Let’s come back later to how quickly that suggestion was rejected by Mr. Poilievre – who promised that, if elected, he will call a public inquiry – and why Canada’s political system still has an unsolved problem.

First, let’s note that Mr. Johnston also gave a lengthy and believable history of his relationship with Mr. Trudeau, in the interest of demonstrating that the two are not, in fact, besties.

He said he knew Mr. Trudeau’s father, Pierre Elliott Trudeau, but that his friendship with the current PM amounts to about five occasions when his children and the Trudeau boys went skiing together. They had no other interactions until Justin Trudeau was elected as an MP, according to Mr. Johnston.

Mr. Johnston was a member of the Pierre Elliott Trudeau Foundation, but he was not involved in its management.

He noted that he has been appointed to many roles by prime ministers and premiers of various stripes. He said the current “baseless set of accusations” that he would not be impartial diminishes public trust in institutions. As he told this to a news conference, he pursed his lips and his skin flushed with what seemed like indignation.

It really is hard to believe that Mr. Johnston would take part in a cover-up, as Mr. Poilievre alleged. Still, like it or not, there is the matter of perception. Ordinary Canadians who haven’t taken a prime minister’s kids skiing might wonder if the gentlemanly Mr. Johnston might be inclined to be gentle with the PM. Or the whole system.

There is reason to think the courtly former university president interviewing officials might not be as zealous as an inquiry commissioner demanding answers from sworn witnesses. In 2008, when then-prime minister Stephen Harper asked Mr. Johnston to set the terms of an inquiry into some of former prime minister Brian Mulroney’s business dealings, he excluded controversial questions about alleged kickbacks from the sale of Airbus jets to Air Canada.

Yet the foreign interference report Mr. Johnston released Tuesday did review facts and draw important conclusions.

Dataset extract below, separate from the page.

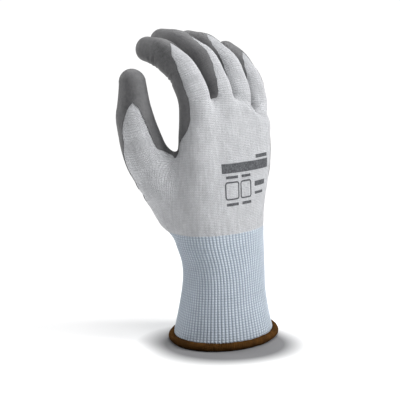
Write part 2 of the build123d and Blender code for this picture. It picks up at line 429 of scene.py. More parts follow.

He took issue with reporting in several Global News stories. Notably, he declared false a report that MP Han Dong had asked Chinese consulate officials to continue the detention of two Canadians, Michael Spavor and Michael Kovrig. He did not contest much of The Globe and Mail’s reporting. But he did find that a Globe story that said a Chinese consul-general in Vancouver had indicated that Beijing wanted the Liberals to win a minority government in 2021 actually reflected the view of a small number of Chinese diplomats.

He found no evidence that Liberal politicians deliberately ignored Chinese interference. But he did find plenty of problems with the way intelligence about that interference is handled. The Public Safety Minister didn’t read e-mails about China targeting the relatives of Conservative MP Michael Chong, because the messages were on a top-secret system to which the minister doesn’t have access. Mr. Johnston did not determine who actually did read those reports.

This is useful. But it’s not everything. It doesn’t cover all the issues related to Chinese interference. And it is still being questioned.

Bloc Québécois House Leader Alain Therrien was still alleging on Tuesday that Mr. Johnston had done a job for Mr. Trudeau. The opposition wanted an inquiry headed by someone more inclined to be disruptive, named by them.

Mr. Johnston’s attempt to throw the ball back in their court by urging party leaders to take part in a closed-door review of his work – backed by Mr. Trudeau – isn’t going to end that.

Mr. Poilievre rejected this idea out of hand. He said he won’t be silenced, meaning he won’t take a secrecy oath to hear the intelligence. That way he can keep making allegations.

One can still imagine opposition MPs who do take those oaths telling the public that Mr. Johnston’s work had shortcomings – that he didn’t ask the right questions, or get to the bottom of things, but that they can’t say why. And then Canadians will again be looking for an arbiter that no one can question.